From 1812 onwards, an eloquent nationalist leader, Daniel O’Connell, made emancipation the focal point of swelling Irish discontent. The case for economic reform, so obvious to British visitors appalled by Irish poverty, was set aside in favour of an issue that stirred even stronger feelings than the most acute hardship to be found in Western Europe.
Wellington handled the retreat in masterly fashion. He secured a sharp reduction in the size of the Irish electorate by revising the franchise to exclude most of O’Connell’s followers. He compelled O’Connell to disband the political organisation that had become the basis of his power.

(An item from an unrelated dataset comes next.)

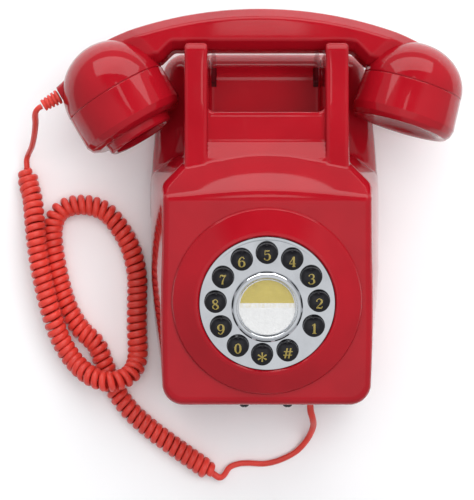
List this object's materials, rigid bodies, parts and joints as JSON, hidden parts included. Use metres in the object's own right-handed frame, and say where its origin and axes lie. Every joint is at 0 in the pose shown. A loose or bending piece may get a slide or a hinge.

Antonia Fraser writes warmly about the participants on both sides of the campaign, rejoicing in the bloodless victory that was finally won 190 years ago. Wellington is commended for wearing down the resistance of the bloated George IV. O’Connell, the hero of the story, is forgiven for killing a fellow Irishman in a duel on the way to his triumph that enabled him to become an astute MP, observing that ‘ there is more folly and nonsense in the House than anywhere out of it’.
Some rejoiced unduly in the hour of victory. In the holy city, word spread that a new saint had been canonised. Men struck their breasts and intoned, Santa Emancipatione, ora pro nobis.